Still tense, she said, "And where did you get your medical degree, Quentin?"

"How many doctors with medical degrees have been unable to help you?" he countered. "When is it time to consider perfectly viable alternate explanations for a so-called disease no expert has been able to treat? Next month? Next year? When you've done a roll call of the AMA? When most of your life is behind you and it's not even worth trying one more time?"

Quentin decided later that he was probably damned lucky she didn't just get up and walk away. He was pushing too hard, and he knew it; he was demanding that she suddenly question and discount what had been drummed into her for too many years and by too many doctors, and that was something that could never happen in an instant.

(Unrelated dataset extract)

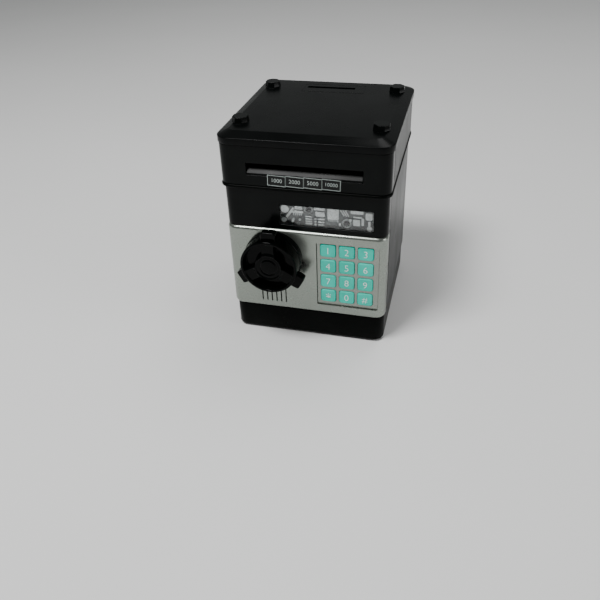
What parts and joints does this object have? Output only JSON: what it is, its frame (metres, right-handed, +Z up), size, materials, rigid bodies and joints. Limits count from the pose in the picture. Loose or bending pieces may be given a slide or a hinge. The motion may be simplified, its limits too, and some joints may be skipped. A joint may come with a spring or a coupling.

Diana didn't walk away. But she clearly wasn't willing to continue with the same topic. She was expressionless, but when she uncrossed her arms and reached for her coffee cup, the movements were jerky with strain.

"Look, you said you wanted to talk about this girl and her murder. I'm curious because you say my sketch looks the way she looked before she died."

"I say?"

"Well, if you don't have a photograph — that you can show me," she qualified hastily, remembering he'd said there were crime-scene and autopsy photos, " — you can't really prove it, can you?" She nodded when he remained silent. "For all I know, you did imagine a similarity. Hell, for all I know, you could be making up the whole damned thing. I met you a few hours ago; how do I know you're being honest with me?"

"You don't," he admitted.

"I don't even know you're really with the FBI."

Sighing, he said, "I left my I.D. in my room, but I'll make sure to show it to you later. I'm not lying to you, Diana. About anything."

"Are you going to tell me what happened to Missy?"

"Of course I am. As much as I know, anyway." He hesitated and then, compelled as he had been earlier in the observation tower, reached across the table and lightly touched her hand. "I'm sorry, I didn't mean to push—"

Whatever else he said, Diana didn't hear. It was as though a switch had been thrown; one instant she was sitting at a table with this man, on a warm, sunny veranda, conscious of the muted sounds of other people around them, and the next instant everything was different.

She was still on the veranda, but it was a darkened and gray space brightened intermittently as though by flashes of lightning. There was a peculiar smell she couldn't identify in the air, and it was cold. It was very cold.

Eerily, in the flashes of light she could see Quentin sitting across from her, looking at her with a slight frown, but he vanished in between them.

And when she looked down at the table, she could see in the flashes her hand gripping his strongly, as if she were holding on to a lifeline.

Between the flashes, her hand was holding... nothing.

She was completely alone in the grayness of almost-night.

Diana.

She didn't want to, but Diana found herself turning her head slowly to the right. There were two large potted palms flanking the steps that led down to the lower terrace, lawn, and the garden paths; at first, that's all she could see.